More chopping of vegetables. Cartoon animals scampered through the scene—a squirrel, a deer, a porcupine.

“Movladi's family pay a lot of money for this video,” Zabet said. “Is the best director in Almaty.”

Now the camera followed a line of white Mercedes limousines, and now a row of men in dark, old-fashioned clothes sitting on wooden chairs. Helena recognized Axmet among them. She was startled for a moment, as though she had spotted him in a Stalin-era ethnographic film.

“Zabet, how is Axmet doing? He didn't seem well when I saw him just now.”

Zabet sucked air between her teeth:
tsstch
. “You know his headache get all the time worse. And he don't eat without throwing up.”

“What does the doctor say?”

“The doctor said he have to stop working, he need resting. But what working?” She offered a palm to the sky.

The camera wobbled around a room full of women, stopping at Alla in her wedding dress. Zabet was fixing the veil on her head, which was surrounded by yellow cartoon birds.

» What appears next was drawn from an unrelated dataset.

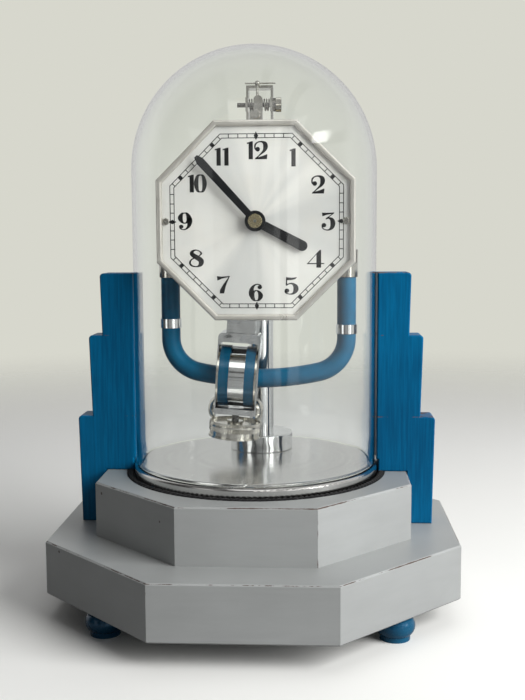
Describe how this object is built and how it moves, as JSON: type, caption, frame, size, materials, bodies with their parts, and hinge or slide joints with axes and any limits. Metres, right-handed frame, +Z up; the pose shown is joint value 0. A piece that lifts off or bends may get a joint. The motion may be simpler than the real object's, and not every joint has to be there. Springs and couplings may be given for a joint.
{
  "type": "electromagnetic clock",
  "caption": "Electromagnetic pendulum clock with an octagonal dial over a U-shaped bar magnet, under a glass dome on a stepped octagonal base with side wings.",
  "frame": {"origin": "on the table, under the middle of the plinth", "axes": "+Z up, the dial faces -Y, +X to the right as the dial is read"},
  "size_m": [0.27, 0.27, 0.3755],
  "materials": {
    "blue_gloss": "glossy metallic blue lacquer on turned feet",
    "screw_brass": "plain brass wood screws, slightly dulled",
    "cover_board": "thin board painted grey, matte",
    "grey_paint": "wood brushed with silver-grey paint, worn to reddish brown at the edges",
    "battery_wrap": "plain printed-free battery sleeve",
    "contact_brass": "bent spring brass strip",
    "lead_sleeve": "insulated lead",
    "blue_paint": "wood painted petrol blue, brushed, chipped at the corners",
    "turned_aluminium": "turned and brushed in circles",
    "black_cord": "black twisted cord",
    "clear_glass": "clear blown glass",
    "chrome": "polished plating",
    "steel": "plain turned steel",
    "satin_brass": "satin brass movement plates",
    "magnet_paint": "petrol blue enamel",
    "nickel": "warm polished nickel",
    "silvered_dial": "silvered plate brushed out from the centre, black print",
    "bezel_metal": "warm polished frame",
    "gear_brass": "turned and cut brass",
    "black_hand": "blackened steel",
    "spring_steel": "bright spring steel",
    "coil_cover": "petrol blue covers over the winding"
  },
  "bodies": {
    "base": {"feet": "blue_gloss", "wood_screws": "screw_brass", "battery_cover": "cover_board", "plinth": "grey_paint", "battery": "battery_wrap", "battery_contacts": "contact_brass", "battery_leads": "lead_sleeve", "step": "grey_paint", "wing_left": "blue_paint", "wing_right": "blue_paint", "base_plate": "turned_aluminium", "dome_cord": "black_cord", "column_foot": "chrome", "column": "chrome", "column_nut": "steel", "frame_screws": "steel", "movement_yoke": "satin_brass", "back_plate": "satin_brass", "front_plate": "satin_brass", "pillars": "satin_brass", "magnet": "magnet_paint", "magnet_rings": "chrome", "magnet_clips": "nickel", "magnet_bracket": "satin_brass", "dial_plate": "silvered_dial", "dial_bezel": "bezel_metal", "dial_arms": "satin_brass", "dial_screws": "nickel", "minute_stud": "steel", "suspension_cock": "nickel", "beat_block": "gear_brass", "clamp_screw": "nickel", "beat_springs": "spring_steel"},
    "dome": {"glass_dome": "clear_glass"},
    "pendulum": {"suspension_strip": "spring_steel", "suspension_chops": "gear_brass", "pendulum_rod": "steel", "contact_pin": "gear_brass", "bob_hanger": "chrome", "bob_stirrup": "chrome", "coil_bobbin": "nickel", "coil_winding": "coil_cover", "coil_band": "chrome", "bob_knobs": "nickel", "rating_stem": "steel"},
    "nut": {"rating_nut": "nickel"},
    "minute": {"centre_arbor": "steel", "cannon_pinion": "steel", "minute_hand": "black_hand", "hand_collet": "gear_brass"},
    "minute_gear": {"minute_wheel": "gear_brass"},
    "hour": {"hour_wheel": "gear_brass", "hour_hand": "black_hand"},
    "ratchet": {"ratchet_wheel": "gear_brass"},
    "third": {"third_wheel": "gear_brass"},
    "centre": {"centre_wheel": "gear_brass"},
    "fork": {"contact_fork": "gear_brass"},
    "click": {"pawl": "steel"},
    "beat_adjuster": {"beat_screw": "nickel"},
    "key": {"suspension_key": "nickel"}
  },
  "joints": [
    {"name": "dome_lift", "type": "slide", "parent": "base", "child": "dome", "axis": [0, 0, 1], "range_m": [0, 0.3]},
    {"name": "pendulum_swing", "type": "hinge", "parent": "base", "child": "pendulum", "pos_m": [0.0022, 0, 0.3467], "axis": [0, 1, 0], "range_deg": [-10.2, 1.8]},
    {"name": "fork_rock", "type": "hinge", "parent": "base", "child": "fork", "pos_m": [0.0022, -0.01, 0.31], "axis": [0, 1, 0], "range_deg": [-12.24, 2.16]},
    {"name": "pawl_lift", "type": "hinge", "parent": "fork", "child": "click", "pos_m": [-0.00677, -0.0129, 0.31079], "axis": [0, 1, 0], "range_deg": [-12, 0]},
    {"name": "ratchet_spin", "type": "hinge", "parent": "base", "child": "ratchet", "pos_m": [-0.0148, -0.0128, 0.28845], "axis": [0, 1, 0], "continuous": true},
    {"name": "third_spin", "type": "hinge", "parent": "base", "child": "third", "pos_m": [-0.01025, -0.0153, 0.27144], "axis": [0, 1, 0], "continuous": true},
    {"name": "centre_spin", "type": "hinge", "parent": "base", "child": "centre", "pos_m": [0.0022, -0.0168, 0.259], "axis": [0, 1, 0], "continuous": true},
    {"name": "minute_spin", "type": "hinge", "parent": "base", "child": "minute", "pos_m": [0.0022, -0.02, 0.259], "axis": [0, 1, 0], "continuous": true},
    {"name": "minute_wheel_spin", "type": "hinge", "parent": "base", "child": "minute_gear", "pos_m": [0.01069, -0.021, 0.25051], "axis": [0, 1, 0], "continuous": true},
    {"name": "hour_spin", "type": "hinge", "parent": "base", "child": "hour", "pos_m": [0.0022, -0.0227, 0.259], "axis": [0, 1, 0], "continuous": true},
    {"name": "rating_nut_turn", "type": "hinge", "parent": "pendulum", "child": "nut", "pos_m": [-0.01478, 0, 0.11552], "axis": [0.0732, 0, 0.9973], "continuous": true},
    {"name": "beat_screw_turn", "type": "hinge", "parent": "base", "child": "beat_adjuster", "pos_m": [0.0022, -0.0095, 0.3355], "axis": [1, 0, 0], "continuous": true},
    {"name": "key_turn", "type": "hinge", "parent": "base", "child": "key", "pos_m": [0.003, -0.0095, 0.3496], "axis": [0, 0, 1], "continuous": true}
  ],
  "couplings": [
    {"joint": "fork_rock", "follows": "pendulum_swing", "ratio": 1.2},
    {"joint": "third_spin", "follows": "ratchet_spin", "ratio": -0.1},
    {"joint": "centre_spin", "follows": "ratchet_spin", "ratio": 0.01},
    {"joint": "minute_wheel_spin", "follows": "minute_spin", "ratio": -0.33333},
    {"joint": "hour_spin", "follows": "minute_spin", "ratio": 0.083333}
  ]
}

“There,” Zabet said, hitting pause. “There, see?” Handing the baby to Helena, she got up and tapped the screen. “One of my necklace—garnet and pearl. That one is Alla's favorite. Galina, I have to get dinner started. There's a bottle in the fridge for Malina, and Alla will coming home soon. She say 5:30, latest.” She kissed Malina on the cheek and let herself out the back door.

Helena carried Malina to the kitchen and put her in her high chair. The baby reached up expectantly with her starfish hand, and Helena gave her a spoon—something for her to bang on her tray.

“Buh,” said Malina.

“Buh,” answered Helena.

“Buh BAH.”

Helena was thinking about Alla's wedding dress, its scoop neck and princess sleeves. She wondered if Alla wore her head–scarf and abaya in Grozny.

The front door slammed, then the bedroom door. Helena picked up the baby. She found Alla in the bedroom, dumping her suitcases out on the floor. The recent illness had made her face narrower, and Helena was struck by how different she looked from the girl in the video. She pushed her sleeves back and clawed through the pile. She still had on the thin black rubber bracelets she'd worn in high school—a dozen on each wrist.